Vue aérienne de Morell, à l'Île-du-Prince-Édouard, le 27 septembre.

Photo : Radio-Canada / Shane Hennessey

Très bientôt, maintenir des chalets et d’autres structures en zone côtière ne fera pas de sens d’un point de vue économique. Il en coûtera rapidement plus cher pour entretenir des habitations sans cesse assaillies par le temps, et dont la valeur de revente s’effondre.

Dans certains cas, le retrait préventif des résidents de certains secteurs va s’imposer. À défaut de quoi, il faudra malheureusement, dit-il, relocaliser les gens lorsqu’ils auront subi trop de dommages à la suite d’une tempête majeure ou d’un ouragan comme Dorian ou Fiona.

On ne pourra pas juste reconstruire, résume Alain Bourque. Il va falloir parfois prendre la décision de relocaliser.

C'est les payeurs de taxes de l'ensemble des provinces qui vont payer pour ça. Alors il va falloir faire des choix difficiles.

Une citation de Alain Bourque, météorologue et climatologue, directeur général d’Ouranos

Le climatologue comprend que des politiciens soient réticents à prendre des décisions qui pourraient susciter de fortes réactions émotives chez les électeurs. À certains endroits, on s’y résigne néanmoins.

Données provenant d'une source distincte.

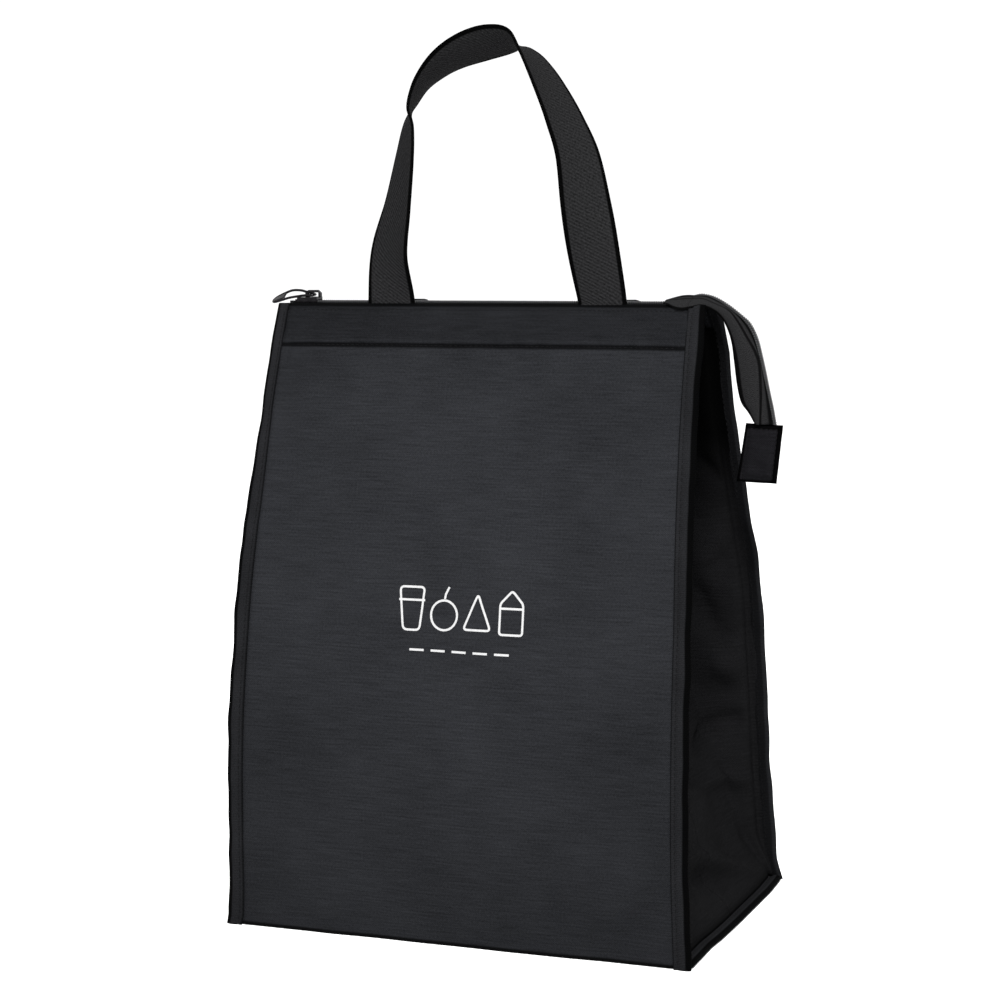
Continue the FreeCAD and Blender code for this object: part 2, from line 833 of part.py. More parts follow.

De gros morceaux de bois provenant de deux habitations endommagées par l'ouragan jonchent le sol.

Deux habitations lourdement endommagées à French River, à l'Île-du-Prince-Édouard, le 25 septembre, au lendemain du passage de Fiona.

Photo : La Presse canadienne / Brian McInnis

En Angleterre, par exemple, on a pris des décisions beaucoup plus radicales, de carrément repenser l'aménagement d'un village, pour déplacer le cœur d'un village un petit peu plus à l'intérieur des terres. Changer les routes, aussi. Plutôt que de passer le long des zones côtières avec les routes, plutôt passer à l'intérieur des terres, affirme Alain Bourque.

C'est des discussions qui, je crois, devront devenir de plus en plus incontournables. Tant qu'à les avoir dans 5, 10 ans, aussi bien les avoir dès maintenant. Ça va nous coûter moins cher, et ça va nous permettre de prendre des décisions plus durables, et pour le long terme, conclut-il.